>> begin SUPPLIED ENTRIES

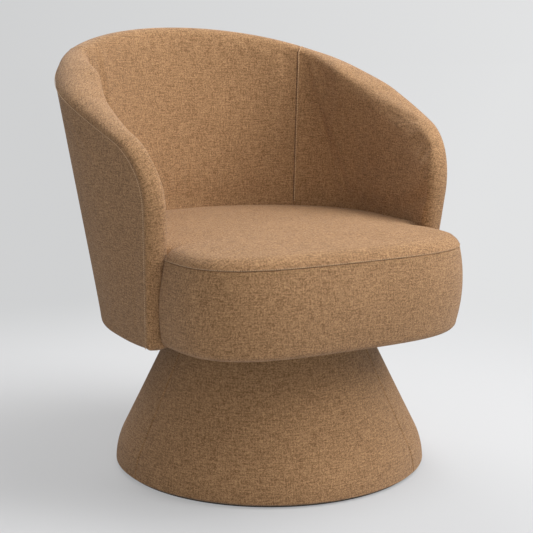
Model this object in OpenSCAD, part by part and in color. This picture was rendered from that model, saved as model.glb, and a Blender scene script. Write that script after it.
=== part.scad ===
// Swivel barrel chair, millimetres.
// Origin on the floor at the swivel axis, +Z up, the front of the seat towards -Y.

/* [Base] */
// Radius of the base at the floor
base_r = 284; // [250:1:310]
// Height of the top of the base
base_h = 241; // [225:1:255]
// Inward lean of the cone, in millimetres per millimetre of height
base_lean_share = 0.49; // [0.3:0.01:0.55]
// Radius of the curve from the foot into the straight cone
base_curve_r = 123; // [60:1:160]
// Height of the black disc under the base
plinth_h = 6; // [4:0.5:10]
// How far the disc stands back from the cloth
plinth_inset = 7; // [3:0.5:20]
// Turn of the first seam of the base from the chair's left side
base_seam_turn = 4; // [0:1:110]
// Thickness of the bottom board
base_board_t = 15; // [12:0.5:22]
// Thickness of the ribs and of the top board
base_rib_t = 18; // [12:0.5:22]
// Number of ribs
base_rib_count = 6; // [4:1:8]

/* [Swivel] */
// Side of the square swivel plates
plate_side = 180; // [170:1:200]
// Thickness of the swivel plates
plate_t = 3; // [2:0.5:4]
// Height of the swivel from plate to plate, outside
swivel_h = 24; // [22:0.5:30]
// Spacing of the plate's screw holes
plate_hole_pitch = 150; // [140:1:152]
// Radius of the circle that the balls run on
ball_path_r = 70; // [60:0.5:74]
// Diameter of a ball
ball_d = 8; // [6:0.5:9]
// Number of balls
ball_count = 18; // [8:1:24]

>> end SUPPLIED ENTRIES
>> begin SUPPLIED ENTRIES

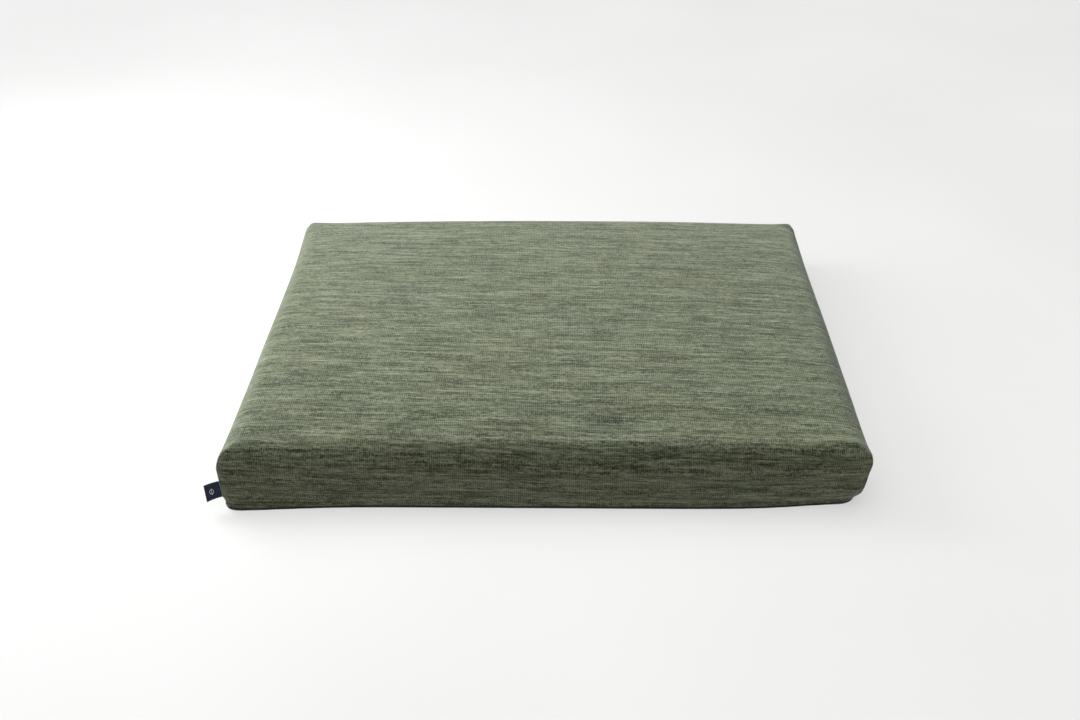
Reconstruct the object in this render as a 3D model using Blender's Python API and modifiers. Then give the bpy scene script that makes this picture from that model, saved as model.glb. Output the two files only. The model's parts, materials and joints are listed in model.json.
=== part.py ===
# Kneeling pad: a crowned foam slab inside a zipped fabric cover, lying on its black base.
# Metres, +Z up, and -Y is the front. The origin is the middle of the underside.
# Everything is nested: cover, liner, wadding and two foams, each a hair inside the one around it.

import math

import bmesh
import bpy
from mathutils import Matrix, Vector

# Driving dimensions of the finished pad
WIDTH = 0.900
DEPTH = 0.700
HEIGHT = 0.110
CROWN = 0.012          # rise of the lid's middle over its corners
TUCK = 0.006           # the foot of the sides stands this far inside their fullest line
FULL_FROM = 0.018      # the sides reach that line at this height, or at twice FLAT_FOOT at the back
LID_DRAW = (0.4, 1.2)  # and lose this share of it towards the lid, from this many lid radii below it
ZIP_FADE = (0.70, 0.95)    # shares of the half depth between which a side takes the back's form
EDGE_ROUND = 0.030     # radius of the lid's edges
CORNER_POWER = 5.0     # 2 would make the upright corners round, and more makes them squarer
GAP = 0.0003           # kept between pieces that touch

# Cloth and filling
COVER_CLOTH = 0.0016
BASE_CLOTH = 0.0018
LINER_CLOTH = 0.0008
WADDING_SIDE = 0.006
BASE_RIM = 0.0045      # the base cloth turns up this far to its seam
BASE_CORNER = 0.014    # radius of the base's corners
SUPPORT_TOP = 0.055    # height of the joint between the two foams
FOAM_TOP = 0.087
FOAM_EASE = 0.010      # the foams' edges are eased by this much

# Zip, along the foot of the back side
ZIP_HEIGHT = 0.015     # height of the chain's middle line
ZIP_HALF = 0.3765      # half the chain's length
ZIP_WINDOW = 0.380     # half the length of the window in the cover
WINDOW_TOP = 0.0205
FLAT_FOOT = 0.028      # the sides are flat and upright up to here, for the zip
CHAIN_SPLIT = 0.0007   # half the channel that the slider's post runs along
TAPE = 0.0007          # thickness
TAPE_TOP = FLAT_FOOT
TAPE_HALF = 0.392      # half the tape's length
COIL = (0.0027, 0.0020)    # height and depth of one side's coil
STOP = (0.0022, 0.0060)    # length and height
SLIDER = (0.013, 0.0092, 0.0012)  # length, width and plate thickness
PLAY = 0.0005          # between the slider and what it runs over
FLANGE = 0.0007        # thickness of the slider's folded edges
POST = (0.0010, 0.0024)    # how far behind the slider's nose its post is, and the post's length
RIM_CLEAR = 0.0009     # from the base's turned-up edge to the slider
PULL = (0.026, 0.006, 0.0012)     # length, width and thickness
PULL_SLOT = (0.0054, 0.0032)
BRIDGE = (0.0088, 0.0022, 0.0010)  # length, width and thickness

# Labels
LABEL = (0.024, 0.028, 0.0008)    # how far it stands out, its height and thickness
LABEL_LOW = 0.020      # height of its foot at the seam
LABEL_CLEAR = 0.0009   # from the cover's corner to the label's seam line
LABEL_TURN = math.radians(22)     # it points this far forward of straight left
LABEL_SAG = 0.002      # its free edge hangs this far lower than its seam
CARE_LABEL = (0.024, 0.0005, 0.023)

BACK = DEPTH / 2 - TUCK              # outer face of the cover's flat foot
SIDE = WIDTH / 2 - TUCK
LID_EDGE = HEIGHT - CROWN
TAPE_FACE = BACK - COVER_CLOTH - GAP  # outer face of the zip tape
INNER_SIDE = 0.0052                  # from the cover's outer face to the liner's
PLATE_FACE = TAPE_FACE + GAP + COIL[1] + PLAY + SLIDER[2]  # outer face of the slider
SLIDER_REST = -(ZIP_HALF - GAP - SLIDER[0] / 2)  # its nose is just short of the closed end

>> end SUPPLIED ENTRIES

__PROBLEM REQUIREMENTS__
Output exactly those lines that lie from the line with "Model this object" through the line with "seat towards -Y.", with both of those lines included.

__TASK ANSWER__
Model this object in OpenSCAD, part by part and in color. This picture was rendered from that model, saved as model.glb, and a Blender scene script. Write that script after it.
=== part.scad ===
// Swivel barrel chair, millimetres.
// Origin on the floor at the swivel axis, +Z up, the front of the seat towards -Y.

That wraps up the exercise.